▶ **Given problem**
Start at the line that has "place_object(name, mesh, parts, upright, glass, (*place, bed" and stop at the line that has "for node in". Print those lines and all lines between them exactly, and nothing more.

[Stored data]
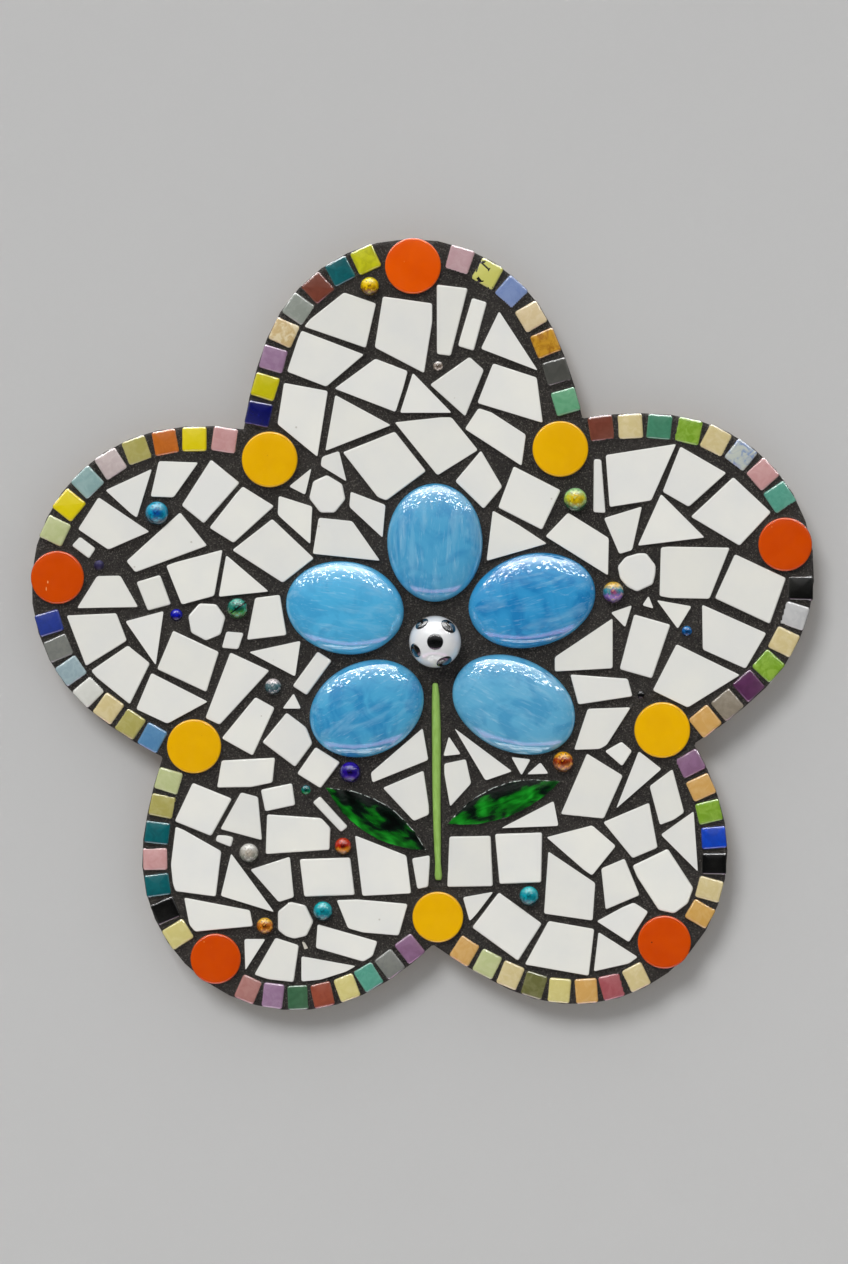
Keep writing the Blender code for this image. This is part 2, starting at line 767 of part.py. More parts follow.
# Every outline filled in one flat curve, thickened from base to top, as a mesh
def slab_mesh(name, outlines, base, top):
    curve = bpy.data.curves.new(name, "CURVE")
    curve.dimensions = "2D"
    curve.fill_mode = "BOTH"
    curve.extrude = (top - base) / 2
    for points in outlines:
        spline = curve.splines.new("POLY")
        spline.points.add(len(points) - 1)
        for corner, point in zip(spline.points, points):
            corner.co = (point.x, point.y, 0, 1)
        spline.use_cyclic_u = True
    drawn = bpy.data.objects.new(name, curve)
    bpy.context.scene.collection.objects.link(drawn)
    evaluated = drawn.evaluated_get(bpy.context.evaluated_depsgraph_get())
    mesh = bpy.data.meshes.new_from_object(evaluated)
    bpy.data.objects.remove(drawn)
    mesh.transform(Matrix.Translation((0, 0, (base + top) / 2)))
    solid = bmesh.new()
    solid.from_mesh(mesh)
    bmesh.ops.remove_doubles(solid, verts=solid.verts, dist=merge_distance)
    bmesh.ops.recalc_face_normals(solid, faces=solid.faces)
    solid.to_mesh(mesh)
    solid.free()
    return mesh


def cut_or_join(obj, other, operation):
    other.hide_render = True
    other.display_type = "WIRE"
    modifier = obj.modifiers.new(other.name, "BOOLEAN")
    modifier.operation = operation
    modifier.solver = "EXACT"
    modifier.object = other


def finished_mesh(solid, name, sharp_angle):
    mesh = bpy.data.meshes.new(name)
    solid.to_mesh(mesh)
    solid.free()
    mesh.shade_smooth()
    mesh.set_sharp_from_angle(angle=math.radians(sharp_angle))
    return mesh


# A ball stretched to its half sizes, with its underside ground flat at seat
def ground_ball_mesh(name, half_sizes, seat, sides, rings):
    solid = bmesh.new()
    bmesh.ops.create_uvsphere(solid, u_segments=sides, v_segments=rings, radius=1)
    bmesh.ops.scale(solid, vec=half_sizes, verts=solid.verts)
    if seat < half_sizes[2]:
        everything = solid.verts[:] + solid.edges[:] + solid.faces[:]
        cut = bmesh.ops.bisect_plane(
            solid, geom=everything, plane_co=(0, 0, -seat), plane_no=(0, 0, -1), clear_outer=True
        )
        rim = [part for part in cut["geom_cut"] if isinstance(part, bmesh.types.BMEdge)]
        bmesh.ops.contextual_create(solid, geom=rim)
    bmesh.ops.recalc_face_normals(solid, faces=solid.faces)
    return finished_mesh(solid, name, gem_sharp_angle)


def disc_mesh(name):
    solid = bmesh.new()
    radius = disc_radius * disc_share(name)
    bmesh.ops.create_cone(
        solid, cap_ends=True, segments=disc_sides, radius1=radius, radius2=radius, depth=disc_thickness,
    )
    rim = [edge for edge in solid.edges if all(vert.co.z > 0 for vert in edge.verts)]
    bmesh.ops.bevel(solid, geom=rim, offset=disc_rim_round, segments=1, affect="EDGES", profile=0.5)
    return finished_mesh(solid, name, disc_sharp_angle)


def stem_curve():
    curve = bpy.data.curves.new("stem_rod", "CURVE")
    curve.dimensions = "3D"
    curve.bevel_depth = stem_radius
    curve.bevel_resolution = stem_roundness
    curve.use_fill_caps = True
    spline = curve.splines.new("POLY")
    spline.points.add(len(stem) - 1)
    for point, (place, share) in zip(spline.points, stem):
        point.co = (*plan(place), 0, 1)
        point.radius = share
    return curve


def build_grout_and_tiles(parts, cutters, upright):
    slab = slab_mesh("grout_and_tiles", [outline()], bed, grout_top)
    grout = place_object("grout_and_tiles", slab, parts, upright, "grout")
    through = disc_thickness
    pockets = slab_mesh("pockets", pocket_outlines(), bed - through, tile_top + through)
    cut_or_join(grout, place_object("pockets", pockets, cutters, upright), "DIFFERENCE")
    tiles = slab_mesh("tiles", border_squares() + shard_outlines(), bed + tile_bedding, tile_top)
    cut_or_join(grout, place_object("tiles", tiles, cutters, upright), "UNION")


def build_discs(parts, upright):
    height = bed + disc_thickness / 2
    for name, centre in disc_centres().items():
        material = "orange_glaze" if name.startswith("orange") else "yellow_glaze"
        place_object(name, disc_mesh(name), parts, upright, material, (*centre, height))


def build_flower(parts, upright):
    for name, (x, y, length, width, turn) in petals.items():
        half_sizes = (length * mm / 2, width * mm / 2, gem_height - gem_waist)
        mesh = ground_ball_mesh("petal_gem", half_sizes, gem_waist, gem_sides, gem_rings)
        location = (*plan((x, y)), bed + gem_waist)
        place_object("petal_gem_" + name, mesh, parts, upright, "sky_glass", location, turn)
    half_sizes = (centre_bead_radius,) * 3
    seat = centre_bead_radius - centre_bead_seat
    mesh = ground_ball_mesh("centre_bead", half_sizes, seat, disc_sides, gem_rings)
    location = (*plan(centre_bead_place), bed + seat)
    place_object("centre_bead", mesh, parts, upright, "spotted_glass", location)


def build_stem_and_leaves(parts, upright):
    location = (0, 0, bed + stem_widest)
    place_object("stem_rod", stem_curve(), parts, upright, "stem_glass", location)
    for name, leaf in leaves.items():
        mesh = slab_mesh("leaf_" + name, [leaf_outline(leaf)], bed, bed + leaf_thickness)
        place_object("leaf_" + name, mesh, parts, upright, "leaf_glass")


def build_beads(parts, upright):
    for name, (place, diameter, glass) in bead_rows().items():
        radius = diameter / 2
        mesh = ground_ball_mesh(name, (radius,) * 3, radius, bead_sides, bead_rings)
        place_object(name, mesh, parts, upright, glass, (*place, bed + radius))


def build_panel():
    clear_scene()
    parts = new_collection("mosaic_panel")
    cutters = new_collection("cutters", hidden=True)
    upright = bpy.data.objects.new("upright", None)
    upright.rotation_euler = (math.radians(90), 0, 0)
    parts.objects.link(upright)
    board = slab_mesh("backing_board", [outline()], 0, board_thickness)
    place_object("backing_board", board, parts, upright, "board")
    build_grout_and_tiles(parts, cutters, upright)
    build_discs(parts, upright)
    build_flower(parts, upright)
    build_stem_and_leaves(parts, upright)
    build_beads(parts, upright)


build_panel()
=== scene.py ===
# Flower mosaic panel: board, grout, broken tile, border squares, discs, gems, stem, leaves
# and beads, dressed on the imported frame. Pieces are shaped lying flat (x right, y up the
# panel, z away from the wall) and are stood up when they are finished.
import math
import random

import bmesh
import bpy
import numpy as np
from mathutils import Matrix, Vector, noise


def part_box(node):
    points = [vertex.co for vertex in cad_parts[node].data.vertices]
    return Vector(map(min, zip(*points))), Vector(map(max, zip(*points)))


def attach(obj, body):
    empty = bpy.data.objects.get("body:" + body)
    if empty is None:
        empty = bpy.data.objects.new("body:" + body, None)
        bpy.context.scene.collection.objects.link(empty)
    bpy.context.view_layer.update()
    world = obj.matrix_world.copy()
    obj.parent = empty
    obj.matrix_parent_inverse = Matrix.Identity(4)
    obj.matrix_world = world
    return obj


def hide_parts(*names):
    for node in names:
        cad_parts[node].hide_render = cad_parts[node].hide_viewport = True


mm = 0.001
same = 0.01 * mm  # points closer than this count as one
flush = 0.05 * mm  # a face closer than this to a height counts as lying on it
far = 1.0  # farther than any two points of the panel
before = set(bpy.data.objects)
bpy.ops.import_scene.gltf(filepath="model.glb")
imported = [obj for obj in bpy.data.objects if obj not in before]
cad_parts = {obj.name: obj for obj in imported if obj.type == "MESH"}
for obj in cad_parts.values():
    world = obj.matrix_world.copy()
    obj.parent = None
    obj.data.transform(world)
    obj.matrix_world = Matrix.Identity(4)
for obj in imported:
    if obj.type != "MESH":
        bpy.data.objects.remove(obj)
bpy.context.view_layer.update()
scene = bpy.context.scene
print("frame loaded:", len(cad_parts), "nodes")


# Helpers for pieces

def about(letter, degrees):  # a turn about one axis
    return Matrix.Rotation(math.radians(degrees), 3, letter)


standUp = about("X", 90)
layDown = standUp.inverted()


def turned(bm, matrix, middle=(0, 0, 0)):
    bmesh.ops.rotate(bm, cent=middle, matrix=matrix, verts=bm.verts)


def moved(bm, way):
    bmesh.ops.translate(bm, vec=way, verts=bm.verts)


def meshFrom(bm, name):  # a mesh of a finished shape, which is then let go
    mesh = bpy.data.meshes.new(name)
    bm.to_mesh(mesh)
    bm.free()
    return mesh


def addTo(whole, bm):  # moves a finished small shape into a shared one
    passing = meshFrom(bm, "passing")
    whole.from_mesh(passing)
    bpy.data.meshes.remove(passing)


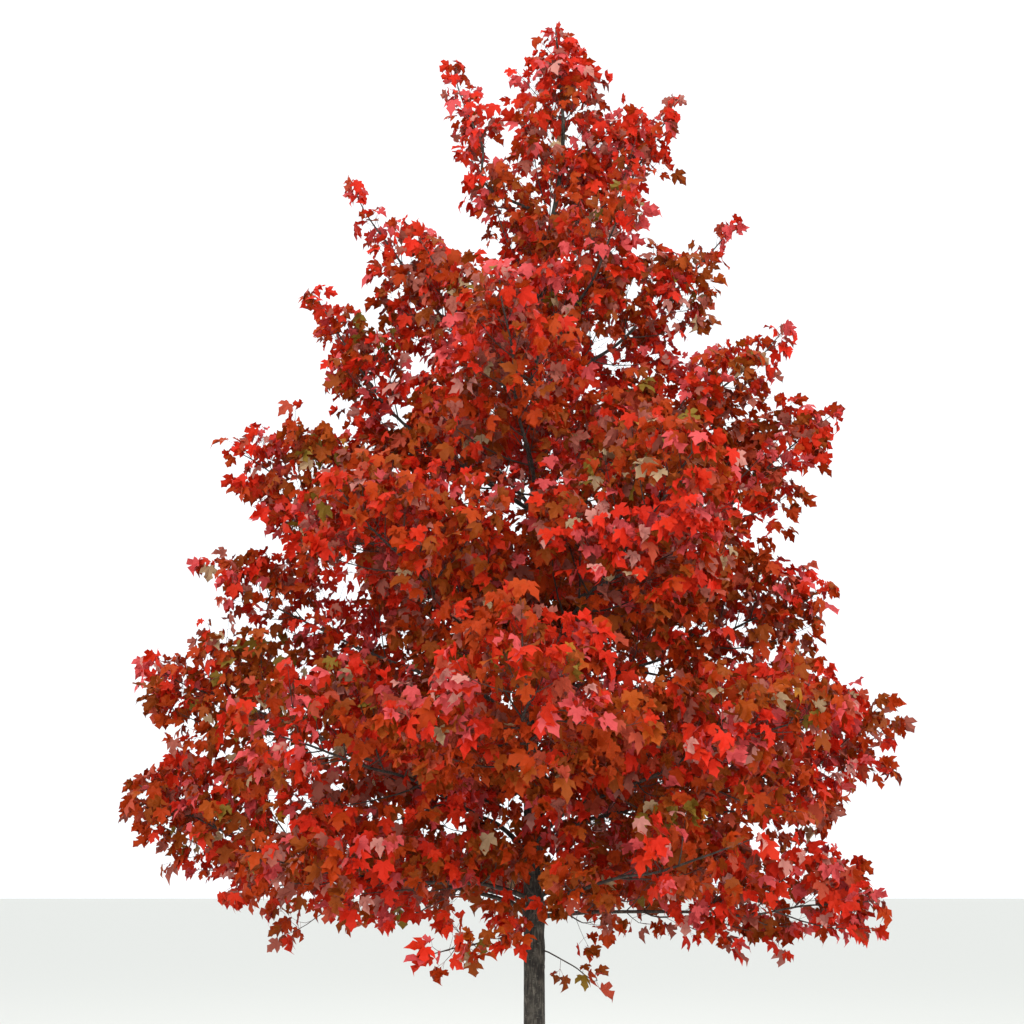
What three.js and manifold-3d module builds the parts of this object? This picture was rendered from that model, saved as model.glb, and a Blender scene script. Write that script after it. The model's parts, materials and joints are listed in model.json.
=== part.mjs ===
// A young red maple in full autumn leaf: one straight leader, limbs that sweep up and out from it in
// rising tiers, and a mass of foliage round the outer part of each limb.
// Units are millimetres, +Z is up and the origin is the middle of the flat cut under the trunk.
// -Y is the front, +X is the right-hand side, and azimuths turn from +X towards +Y (the back).

import * as THREE from "three";
import { mergeVertices } from "three/addons/utils/BufferGeometryUtils.js";
import Module from "manifold-3d";

const wasm = await Module();
wasm.setup();

// ---------------------------------------------------------------- driving dimensions

const HEIGHT = 7070; // ground to the highest leaves
const LEADER_TOP = 6960; // ground to the tip of the leader's wood
const BREAST_RADIUS = 56; // trunk radius 1.3 m above the ground
const FORK_HEIGHT = 1500; // where the lowest limbs leave
const FLARE_RADIUS = 92; // trunk radius at the ground, between the root ridges
const FLARE_RISE = 130; // height over which the root flare dies away
const ROOT_RIDGES = 5; // ridges round the flare
const RIDGE_SHARE = 0.1; // how far a ridge stands out, as a share of the radius
const CLEARANCE = 0.4; // gap kept between pieces that meet
const CUT_REACH = 6000; // side of the block that trims a mass, larger than any mass
const BLUNTNESS = 0.5; // how full a mass is at its inner end: 0 is square-ended and 1 is pointed
const LUMPINESS = 0.26; // how uneven a mass is, as a share of its size
const COLLAR_SWELL = 0.55; // extra girth of a limb where it joins the trunk
const COLLAR_LENGTH = 90; // how soon that swelling dies away

const TRUNK_SIDES = 12;
const TRUNK_RINGS = 22;
const LIMB_SIDES = 6;
const LIMB_RINGS = 4;
const MASS_SIDES = 9;
const MASS_RINGS = 8;

// The leader stands straight to about 5 m, then leans to the right and nods back at its tip.
const LEADER_LINE = new THREE.CatmullRomCurve3([
  new THREE.Vector3(0, 0, 0),
  new THREE.Vector3(0, 0, 1500),
  new THREE.Vector3(-12, 15, 2600),
  new THREE.Vector3(24, -15, 3700),
  new THREE.Vector3(12, 10, 4350),
  new THREE.Vector3(50, -10, 5150),
  new THREE.Vector3(150, 10, 5700),
  new THREE.Vector3(205, 0, 6150),
  new THREE.Vector3(190, 10, 6550),
  new THREE.Vector3(160, 0, LEADER_TOP),
]);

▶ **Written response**
        place_object(name, mesh, parts, upright, glass, (*place, bed + radius))


def build_panel():
    clear_scene()
    parts = new_collection("mosaic_panel")
    cutters = new_collection("cutters", hidden=True)
    upright = bpy.data.objects.new("upright", None)
    upright.rotation_euler = (math.radians(90), 0, 0)
    parts.objects.link(upright)
    board = slab_mesh("backing_board", [outline()], 0, board_thickness)
    place_object("backing_board", board, parts, upright, "board")
    build_grout_and_tiles(parts, cutters, upright)
    build_discs(parts, upright)
    build_flower(parts, upright)
    build_stem_and_leaves(parts, upright)
    build_beads(parts, upright)


build_panel()
=== scene.py ===
# Flower mosaic panel: board, grout, broken tile, border squares, discs, gems, stem, leaves
# and beads, dressed on the imported frame. Pieces are shaped lying flat (x right, y up the
# panel, z away from the wall) and are stood up when they are finished.
import math
import random

import bmesh
import bpy
import numpy as np
from mathutils import Matrix, Vector, noise


def part_box(node):
    points = [vertex.co for vertex in cad_parts[node].data.vertices]
    return Vector(map(min, zip(*points))), Vector(map(max, zip(*points)))


def attach(obj, body):
    empty = bpy.data.objects.get("body:" + body)
    if empty is None:
        empty = bpy.data.objects.new("body:" + body, None)
        bpy.context.scene.collection.objects.link(empty)
    bpy.context.view_layer.update()
    world = obj.matrix_world.copy()
    obj.parent = empty
    obj.matrix_parent_inverse = Matrix.Identity(4)
    obj.matrix_world = world
    return obj


def hide_parts(*names):
    for node in names:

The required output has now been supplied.